_What the task asks_
Return the listing below in full, with every line exactly as it is.

_Available data_
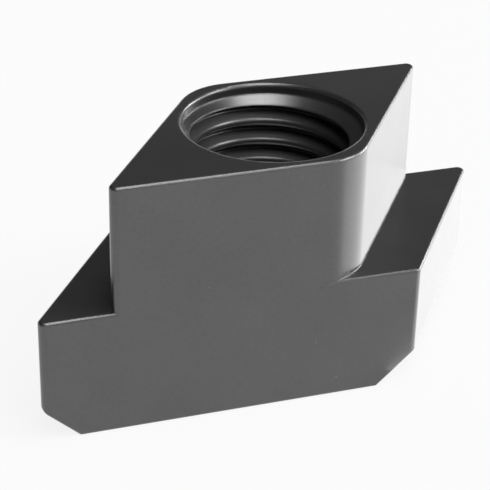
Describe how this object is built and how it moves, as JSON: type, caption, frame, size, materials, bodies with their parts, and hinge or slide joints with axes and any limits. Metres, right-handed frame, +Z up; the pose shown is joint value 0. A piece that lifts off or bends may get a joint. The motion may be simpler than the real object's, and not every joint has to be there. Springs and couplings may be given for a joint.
{
  "type": "rhombic t-slot nut",
  "caption": "Rhombic T-slot nut: a neck that stands in the slot, a wider base with chamfered feet that grips under its lips, and a tapped hole, recessed at both ends, for a clamping stud.",
  "frame": {"origin": "on the thread's axis, on the underside", "axes": "+Z up along the thread, +Y along the slot, +X across the slot, towards the base's right flange"},
  "size_m": [0.0436, 0.0626, 0.036],
  "materials": {
    "blackened_steel": "satin black oxide"
  },
  "bodies": {
    "root": {"t_slot_nut": "blackened_steel"}
  },
  "joints": []
}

_Task result_
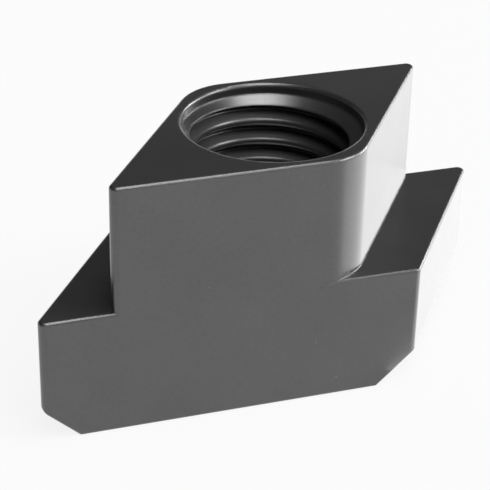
Describe how this object is built and how it moves, as JSON: type, caption, frame, size, materials, bodies with their parts, and hinge or slide joints with axes and any limits. Metres, right-handed frame, +Z up; the pose shown is joint value 0. A piece that lifts off or bends may get a joint. The motion may be simpler than the real object's, and not every joint has to be there. Springs and couplings may be given for a joint.
{
  "type": "rhombic t-slot nut",
  "caption": "Rhombic T-slot nut: a neck that stands in the slot, a wider base with chamfered feet that grips under its lips, and a tapped hole, recessed at both ends, for a clamping stud.",
  "frame": {"origin": "on the thread's axis, on the underside", "axes": "+Z up along the thread, +Y along the slot, +X across the slot, towards the base's right flange"},
  "size_m": [0.0436, 0.0626, 0.036],
  "materials": {
    "blackened_steel": "satin black oxide"
  },
  "bodies": {
    "root": {"t_slot_nut": "blackened_steel"}
  },
  "joints": []
}